Back when I published the first versions of my dotfiles, there was no automation of any kind. It was just file backup, and I had to manually copy stuff when I made changes, or needed to deploy to a new system. It was far from optimal, to put it mildly.

Over the years, I've been working on automating the process, and expanding into automating other parts of OS installation and management, resulting in a Makefile that does a whole lot of stuff, with immediate plans to expand it with more functionality.

Dotfile managers, and why I don't use them

I do want to acknowledge that there are many tools aimed at dotfile management. There's a GitHub project that, among other things, maintains a list of many different dotfile managers.

There's nothing inherently wrong with using a dotfile manager. Back in 2019, I didn't think that there would be pre-made systems dedicated to syncing dotfiles. However, I've looked at a few of the implementations at various points in time since then, and I've concluded that they're not something I want to use.

One of the major reasons I occasionally consider using a dotfile manager is that they implement most of the tedious parts. Got different files for different system configurations? Specify it once and it'll be automated with no extra code or target fuckery.

However, as far as I'm aware, there isn't a single embeddable dotfile management system. They all require installation of some or another form. Makefiles, on the other hand, come pre-installed on many systems.

The reason this matters is that it prevents me from writing a makefile that fully deals with boostrapping. When I get a new system, my procedure is simply making directories, cloning my dotfiles, and running make all (with some exceptions where I run other commands or additional targets). My makefile is set up not just to install my dotfiles, but to bootstrap my system. It installs compilers, languages, package managers, build stuff, and anything else I need. It also installs steam and discord, the font I use, removes stock software I don't use willingly, and adds other stuff I use regularly. Additionally, by actively using targets, it doesn't do this on every system. I can install just my dotfiles with make dotfiles. There's also a target that installs all the dependencies required for the different dotfiles, and a separate target for software.

With a dotfile manager on the other hand, I first need to install stuff I need to run the manager. This ranges from easy with a single apt command, to a combination of apt and another package manager (particularly pip or npm). Specifically if npm is involved, this is not a great solution for me. Because I use stable distros, I have to install node from source to get the latest version as the LTS is often so old that software I need cuts support for it. I've learned my lesson after Python screwed me over with far more important software. The dependency install process is also much more complex and manual on Windows due to the lack of a proper package manager.

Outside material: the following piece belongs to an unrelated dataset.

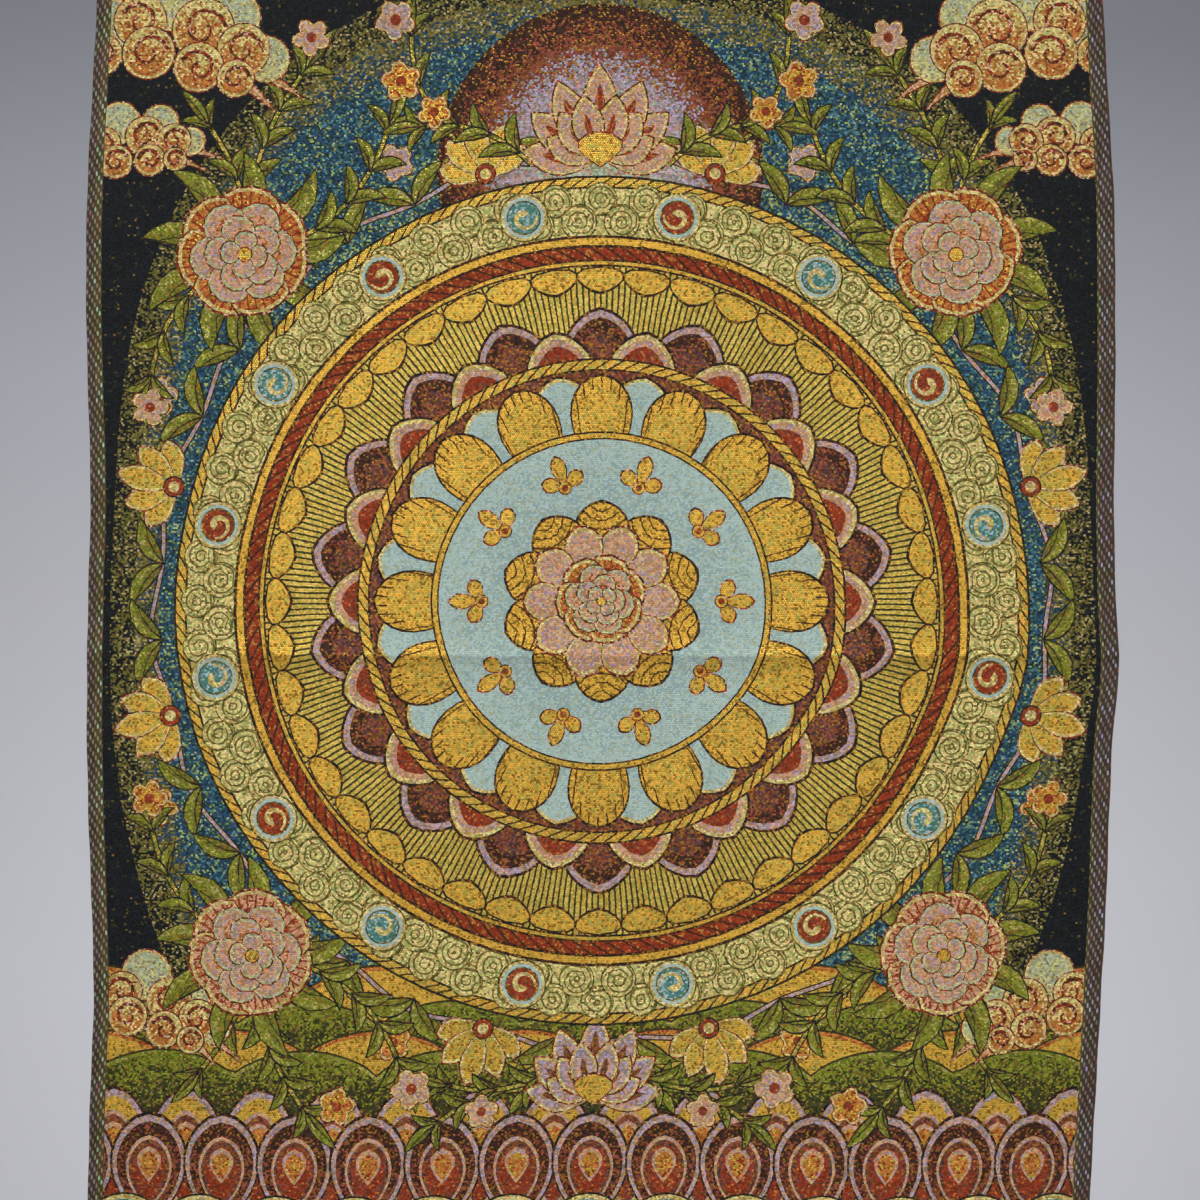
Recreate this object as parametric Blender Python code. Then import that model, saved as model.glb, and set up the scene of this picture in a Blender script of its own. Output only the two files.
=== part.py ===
"""A woven brocade wall hanging: one rectangular panel of cloth that hangs from its top edge.

Metres, +Z up. The front faces -Y, and the origin is the middle of the top edge.
"""

from collections import namedtuple

import bmesh
import bpy
import numpy as np

# The cloth
DROP = 0.900  # top edge to bottom edge, as it hangs
CLOTH_THICK = 0.0015
SELVEDGE_THICK = 0.0020  # the firmer woven edge down each side
SELVEDGE_WIDTH = 0.009
HEM_THICK = 0.0030  # the cloth turned to the back at top and bottom
HEM_DEPTH = 0.014
STEP = 0.0015  # width of the slope from one thickness to the next

# Where the two side edges hang, measured across from the centre line
Edge = namedtuple("Edge", "z left right")
EDGES = (
    Edge(z=0.000, left=-0.2935, right=0.2935),
    Edge(z=-0.066, left=-0.2952, right=0.2952),
    Edge(z=-0.125, left=-0.2981, right=0.2981),
    Edge(z=-0.184, left=-0.3009, right=0.3014),
    Edge(z=-0.243, left=-0.3016, right=0.3022),
    Edge(z=-0.302, left=-0.3005, right=0.3022),
    Edge(z=-0.360, left=-0.2993, right=0.3016),
    Edge(z=-0.419, left=-0.3010, right=0.3028),
    Edge(z=-0.463, left=-0.3016, right=0.3046),
    Edge(z=-0.493, left=-0.3019, right=0.3016),
    Edge(z=-0.537, left=-0.3012, right=0.2995),
    Edge(z=-0.596, left=-0.2993, right=0.2975),
    Edge(z=-0.654, left=-0.2981, right=0.2946),
    Edge(z=-0.713, left=-0.3003, right=0.2916),
    Edge(z=-0.772, left=-0.3016, right=0.2887),
    Edge(z=-0.900, left=-0.3020, right=0.2865),
)

# Upright rolls of the hanging cloth: how far each stands forward at four heights
Roll = namedtuple("Roll", "x reach top shoulder middle bottom")
ROLL_HEIGHTS = (0.0, -0.10, -0.45, -0.90)
ROLLS = (
    Roll(x=-0.275, reach=0.050, top=0.0, shoulder=0.0030, middle=-0.0012, bottom=-0.0060),
    Roll(x=-0.150, reach=0.070, top=0.0, shoulder=-0.0026, middle=0.0016, bottom=0.0085),
    Roll(x=0.010, reach=0.080, top=0.0, shoulder=0.0024, middle=-0.0014, bottom=-0.0050),
    Roll(x=0.160, reach=0.065, top=0.0, shoulder=-0.0030, middle=0.0012, bottom=0.0080),
    Roll(x=0.280, reach=0.045, top=0.0, shoulder=0.0034, middle=0.0020, bottom=-0.0070),
)

# The storage fold, close to the panel's middle: a soft ridge that stands forward
Fold = namedtuple("Fold", "z_left z_right forward reach")
FOLDS = (Fold(z_left=-0.4516, z_right=-0.4522, forward=0.0020, reach=0.0048),)

# The mesh
ROW_PITCH = 0.030
COLUMN_PITCH = 0.028
FOLD_ROWS = (-0.014, -0.006, -0.002, 0.0, 0.002, 0.006, 0.014)  # extra rows about each fold


def through(at, places, values):
    """A smooth curve through the given values, read at one place or at many."""
    order = np.argsort(places)
    places = np.asarray(places, float)[order]
    values = np.asarray(values, float)[order]
    slopes = np.gradient(values, places)
    low = np.clip(np.searchsorted(places, at) - 1, 0, len(places) - 2)
    span = places[low + 1] - places[low]
    t = np.clip((at - places[low]) / span, 0.0, 1.0)
    return (
        (2 * t**3 - 3 * t**2 + 1) * values[low]
        + (t**3 - 2 * t**2 + t) * span * slopes[low]
        + (3 * t**2 - 2 * t**3) * values[low + 1]
        + (t**3 - t**2) * span * slopes[low + 1]
    )


def side_edges(z):
    heights = [edge.z for edge in EDGES]
    left = through(z, heights, [edge.left for edge in EDGES])
    right = through(z, heights, [edge.right for edge in EDGES])
    return left, right


def forward_at(x, z, across):
    """How far the cloth stands forward of its top edge; across runs 0 to 1 from side to side."""
    forward = 0.0
    for roll in ROLLS:
        depths = (roll.top, roll.shoulder, roll.middle, roll.bottom)
        forward += through(z, ROLL_HEIGHTS, depths) * np.exp(-(((x - roll.x) / roll.reach) ** 2))
    for fold in FOLDS:
        fold_z = fold.z_left + (fold.z_right - fold.z_left) * across
        forward += fold.forward * np.exp(-np.abs(z - fold_z) / fold.reach)
    return forward


def thickness_at(from_side, from_end):
    """Thickness of the cloth, from its distance to the nearer side and to the nearer end."""
    if from_end < HEM_DEPTH:
        return HEM_THICK
    if from_side < SELVEDGE_WIDTH:
        return SELVEDGE_THICK
    return CLOTH_THICK


def row_heights():
    """(height at the left edge, height at the right edge) of each row of points, top to bottom."""
    even = np.linspace(0.0, -DROP, round(DROP / ROW_PITCH) + 1)
    rows = [(z, z) for z in even]
    for fold in FOLDS:
        middle = (fold.z_left + fold.z_right) / 2
        rows = [row for row in rows if abs(row[0] - middle) > ROW_PITCH * 0.7]
        rows += [(fold.z_left + step, fold.z_right + step) for step in FOLD_ROWS]
    for end, inward in ((0.0, -1.0), (-DROP, 1.0)):
        rows += [(end + inward * depth,) * 2 for depth in (HEM_DEPTH, HEM_DEPTH + STEP)]
    return sorted(rows, reverse=True)


def column_shares():
    """Where the columns of points stand, as shares of the panel's width."""
    width = EDGES[0].right - EDGES[0].left
    inner = (SELVEDGE_WIDTH + STEP) / width
    middle = np.linspace(inner, 1 - inner, round(width / COLUMN_PITCH) + 1)
    strip = SELVEDGE_WIDTH / width
    return np.concatenate([[0.0, strip], middle, [1 - strip, 1.0]])


def make_material(name, colour, roughness, metallic):
    material = bpy.data.materials.new(name)
    material.use_nodes = True
    shader = material.node_tree.nodes["Principled BSDF"]
    shader.inputs["Base Color"].default_value = (*colour, 1.0)
    shader.inputs["Roughness"].default_value = roughness
    shader.inputs["Metallic"].default_value = metallic
    material.diffuse_color = (*colour, 1.0)
    return material


def make_panel():
    """The front of the cloth as one sheet of quads, given its thickness towards the back."""
    rows, columns = row_heights(), column_shares()
    bm = bmesh.new()
    grid, thicknesses = [], []
    for z_left, z_right in rows:
        line = []
        for across in columns:
            z = z_left + (z_right - z_left) * across
            left, right = side_edges(z)
            x = left + (right - left) * across
            y = -forward_at(x, z, across) - CLOTH_THICK / 2
            line.append(bm.verts.new((x, y, z)))
            from_side = min(x - left, right - x)
            from_end = min(-z, z + DROP)
            # points on a step's own line belong to the thicker side of it
            thicknesses.append(thickness_at(from_side - STEP / 3, from_end - STEP / 3))
        grid.append(line)
    for upper, lower in zip(grid, grid[1:]):
        for i in range(len(columns) - 1):
            bm.faces.new((upper[i], lower[i], lower[i + 1], upper[i + 1]))
    mesh = bpy.data.meshes.new("woven_panel")
    bm.to_mesh(mesh)
    bm.free()

    panel = bpy.data.objects.new("woven_panel", mesh)
    bpy.context.scene.collection.objects.link(panel)
    group = panel.vertex_groups.new(name="thickness")
    for index, thick in enumerate(thicknesses):
        group.add([index], thick / HEM_THICK, "REPLACE")
    solidify = panel.modifiers.new("Cloth thickness", "SOLIDIFY")
    solidify.thickness = HEM_THICK
    solidify.offset = -1.0  # the front stays where it is, and the thickness grows to the back
    solidify.vertex_group = group.name
    mesh.shade_smooth()
    mesh.set_sharp_from_angle(angle=np.radians(40))
    mesh.materials.append(make_material("woven_brocade", (0.33, 0.25, 0.10), 0.5, 0.1))
    return panel


for old in list(bpy.data.objects):
    bpy.data.objects.remove(old, do_unlink=True)
make_panel()
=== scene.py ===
import math
from collections import namedtuple

import bpy
import numpy as np
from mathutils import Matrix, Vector
from mathutils.bvhtree import BVHTree
from mathutils.geometry import delaunay_2d_cdt


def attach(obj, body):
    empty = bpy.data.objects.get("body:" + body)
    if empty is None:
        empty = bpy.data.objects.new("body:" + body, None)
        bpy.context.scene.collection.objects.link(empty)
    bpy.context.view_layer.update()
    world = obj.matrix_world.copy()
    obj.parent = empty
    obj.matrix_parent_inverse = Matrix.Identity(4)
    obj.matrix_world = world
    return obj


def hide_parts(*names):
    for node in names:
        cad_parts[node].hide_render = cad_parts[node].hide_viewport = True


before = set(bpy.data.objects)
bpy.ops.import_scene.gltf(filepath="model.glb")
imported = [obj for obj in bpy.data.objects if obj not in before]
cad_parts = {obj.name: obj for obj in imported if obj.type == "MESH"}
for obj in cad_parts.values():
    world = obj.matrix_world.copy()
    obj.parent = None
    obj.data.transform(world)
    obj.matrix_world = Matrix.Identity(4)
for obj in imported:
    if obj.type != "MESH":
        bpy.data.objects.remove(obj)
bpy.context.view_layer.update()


# ---------------------------------------------------------------------------------------------
# The view: a level camera straight in front of the hanging, at the height of the stretch of cloth
# that is seen. Both ends of the panel run out of the frame, and both side edges show.
# ---------------------------------------------------------------------------------------------
FRAME_WIDTH = 0.7056  # metres of cloth across the picture: 1200 pixels of 0.588 mm
EYE_HEIGHT = -0.4192  # the middle of the picture, below the top edge
LENS_MM, SENSOR_MM = 80.0, 36.0

view_camera = bpy.data.cameras.new("view_camera")
view_camera.lens = LENS_MM
view_camera.sensor_width = SENSOR_MM
viewer = bpy.data.objects.new("viewer", view_camera)
viewer.location = (0.0, -FRAME_WIDTH * LENS_MM / SENSOR_MM, EYE_HEIGHT)
viewer.rotation_euler = (math.radians(90), 0.0, 0.0)
bpy.context.scene.collection.objects.link(viewer)
bpy.context.scene.camera = viewer


# ---------------------------------------------------------------------------------------------
# The studio: a seamless pale grey paper sweep, a wall that runs down into the floor, well behind
# the cloth. Its upper part is in shade, partly from the lamps and partly painted into the paper's
# colour. A soft box high on the left lights the cloth through a honeycomb grid, which keeps its
# light in a beam. Weak boxes in front and behind and the bright room fill the shadows, and a box
# near the floor washes the paper.
# ---------------------------------------------------------------------------------------------
FLOOR_Z = -1.75
WALL_Y = 3.6
SWEEP_RADIUS = 0.8
SWEEP_STEPS = 12  # flat facets round the curve, shaded smooth
STUDIO_HALF = 7.0
WALL_TALL = 5.0


def linear(hex_colour):
    """An sRGB hex colour as linear red, green, blue and alpha."""
    parts = [int(hex_colour[i:i + 2], 16) / 255 for i in (1, 3, 5)]
    return (*(c / 12.92 if c <= 0.04045 else ((c + 0.055) / 1.055) ** 2.4 for c in parts), 1.0)


def add(tree, kind, settings=None, *inputs, **named):
    """Adds a shader node: its settings, then values or links for its sockets, in order or by name."""
    made = tree.nodes.new("ShaderNode" + kind)
    for key, value in (settings or {}).items():
        setattr(made, key, value)
    sockets = [socket for socket in made.inputs if socket.enabled]
    by_name = {socket.name.lower().replace(" ", "_"): socket for socket in reversed(sockets)}
    named_sockets = [(by_name[name], value) for name, value in named.items()]
    for socket, value in [*zip(sockets, inputs), *named_sockets]:
        if isinstance(value, bpy.types.Node):
            value = value.outputs[0]
        if isinstance(value, bpy.types.NodeSocket):
            tree.links.new(value, socket)
        elif value is not None:
            socket.default_value = value
    return made


def math_node(tree, operation, *inputs):
    return add(tree, "Math", {"operation": operation}, *inputs)


def new_material(name):
    made = bpy.data.materials.new(name)
    made.use_nodes = True
    made.node_tree.nodes.clear()
    return made, made.node_tree


def fill_ramp(ramp, stops):
    """Gives a colour ramp its stops: (place from 0 to 1, hex colour)."""
    while len(ramp.elements) > 1:
        ramp.elements.remove(ramp.elements[-1])
    ramp.elements[0].position, ramp.elements[0].color = stops[0][0], linear(stops[0][1])
    for at, colour in stops[1:]:
        ramp.elements.new(at).color = linear(colour)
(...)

I do want to reiterate that there isn't anything wrong with using a dotfile manager. If you prefer to use one, do it. As long as you back up your dotfiles and have a way to install them, that's the important part.

Goals

Before getting into what, let's talk about the specific goals. As already spoiled, just managing dotfiles isn't the entire goal. The additional goals are:

Managing shared files containing system utilities
No update process¹ aside running git pull for previously installed files. Naturally, new additions may require re-running a command for the files to link properly
Allowing for significant flexibility in automating other aspects of the system installation (except on Windows, because it's ridiculously tedious to automate)
This goal was added just a few weeks ago at the time of writing; automating service deployment in my homelab

Before getting into the implementation details, let's talk about the technical details of these goals:

Managing shared files is fairly trivial. Lookup paths can be managed with various techniques. Some still need to be installed, but that's not that big of a problem
Symlinks can be used to solve this problem, as the footnote already spoiled. This is not as trivial to get working reliably when needing to support Windows², but that is not a major priority for me personally.
This is best done by combining makefile targets with dedicated installation files, and heavily ties into the systems required by #4
Installing services can be a lot more complex depending on the level of configuration required for the service to be operational³. One of the early services I implemented the install system for is uptime kuma, which is not the most difficult service to support.

My current system

There are roughly three categories of functional files:

The makefile; handles all the core installation.
Support installation scripts for specific services or configurations; meant to automate stuff tied to one specific device, rather than a category of devices, which generally goes in the makefile.
The dotfiles themselves, including various support files for them. For example, my .zshrc stores the aliases separately, and a few utilities are separate as well.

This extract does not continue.